Al presenciar esta escena, he recordado el tiempo en que yo era un padre joven y tenía que lidiar con la tarea de imponer límites, de trazar líneas fronterizas entre lo que estaba bien y lo que estaba mal, entre lo permitido y lo prohibido; y sobre todo, la ardua de tarea de reconocer aquellos riesgos que mis hijos deberían asumir a su edad para no ser unos niños apocados, medrosos —“con cuidado no; con cuidado no”— porque, como escribió no recuerdo quién, cuando tienes un hijo tu corazón caminará ya siempre fuera de tu cuerpo. Caminará por el estrecho filo que separa el miedo de la ilusión, y querrás que todo sea seguridad, certeza, pero sabes que es imposible, que eso no es la vida, que la gráfica que dibuja el corazón vivo en la pantalla es la del pálpito, la de la emoción, y no la línea recta de la muerte.
Y así, pensando en la difícil tarea de educar, me ha venido a la memoria el día en que mi padre me enseñó a montar en bicicleta.

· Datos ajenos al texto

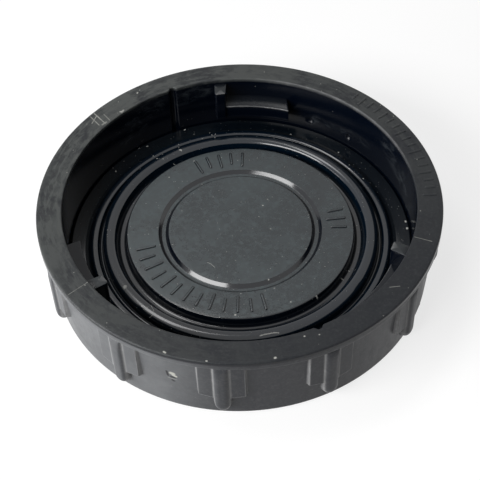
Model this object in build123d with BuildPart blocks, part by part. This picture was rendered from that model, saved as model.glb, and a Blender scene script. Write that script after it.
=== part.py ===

Aunque ese recuerdo viene coloreado por las palabras de mi madre, pues era ella quien siempre, en las reuniones familiares, nos contaba la anécdota para burlarse de mi padre, quien como todos los hombres, según mi madre, carecía de intuición y sentido común y sometía, don Perfecto, la realidad al cansino escrutinio de la lógica, de su lógica, claro. Porque ese día mi padre iba detrás de mí, soltando y agarrando mi sillín mientras yo me esforzaba en mantener el equilibrio a la vez que pedaleaba, sin mucho éxito, cuando de pronto él —siempre según mi madre— empezó a resoplar y a dar saltitos como un histérico gorrión, gritándome: “Si es que no tienes en cuenta el centro de gravedad, el centro de gravedad…, y así es imposible”.
¿Centro de gravedad? ¿A un niño de seis años? ¿Eres Newton? Mi madre se partía de la risa cada vez que lo contaba. E imagino a mi padre detrás de mí, su cara congestionada por efecto de la carrera, y su corazón fuera de su cuerpo, junto al mío, con miedo de que me estrellara, y aunque mi madre tenía buenos motivos para reírse de mi padre, de su cómica instrucción para que no me estampara con la bici, yo me pregunto qué padre no se ha sentido ridículo alguna vez instruyendo o educando a sus hijos, reconociendo al instante la estupidez de la respuesta o de la explicación que acaba de ofrecer; y qué padre no desearía saber a ciencia cierta dónde está ese centro de gravedad que ayude a los hijos mantenerse en equilibrio y pedaleando por la vida, subiendo y bajando toboganes, atravesando fronteras.